Don't forget Carlos Santana is being asked to learn a new position in 2014, third base. We know those changes always goes smoothly, right? Jason Kipnis, is well, "Kipnis", which is used interchangeably with four-letter words by Tigers fans. Regardless, I'll take proven MVP and Cy Young winners (not to mention they are award candidates in 2014) over "we'll try harder than the more talented guys." This isn't Avis versus Hertz, this is baseball.

Of course, Murphy isn't going to say anything other than awesome things about his teammates, but for Morosi to play it up? Gotta work the narrative, you know?

Murphy then trumps the "heart" card by playing the "underdog" card.

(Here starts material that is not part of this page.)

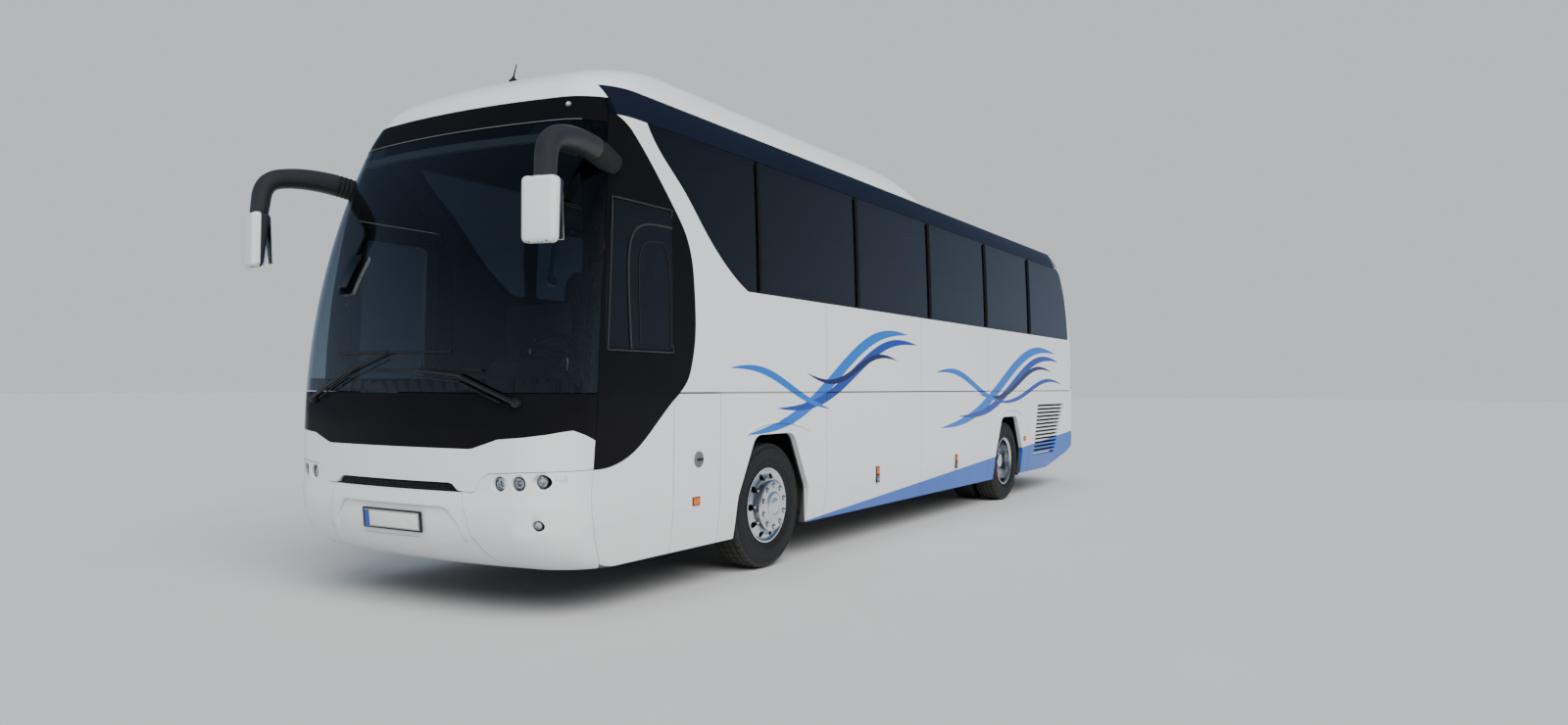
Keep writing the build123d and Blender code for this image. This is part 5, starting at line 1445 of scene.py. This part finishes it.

But let's be honest: Miguel Cabrera is a marquee name in major league baseball. Justin Verlander is a marquee name in major league baseball. It's nice to have that underdog mentality and be that team that's going to sneak in there and show, 'Hey, we can play with y'all. We're going to be right there."

I think Murphy watched "Major League" the night before he spoke to Morosi. Are we sure Francona is running the Indians? Apparently, Lou Brown is on the jiob instead.

Lou Brown: I thought you said we didn't have any high priced talent.
Charlie Donovan: Forget about Dorn, he's just high priced.
Pepper Leach: [Rick Vaughn pulls up on a motorcycle] Look at this fuckin' guy.
Lou Brown: My kinda team, Charlie, my kinda team.

Unfortunately, this isn't Hollywood, it's the rust belt. And a real-life Rick Vaughn isn't arriving from the California Penal league to save the Tribe.

After admitting his 2013 predictions were worse than a monkey on bad acid would have made, Morosi goes against his better judgment by closing with ...a prediction.

In the meantime, I'm comfortable making the following statement: The Indians are close to overtaking the Tigers atop the AL Central. And if you don't believe me, check the standings.

But, the one game ... Oh, for Christ's sake. I give up.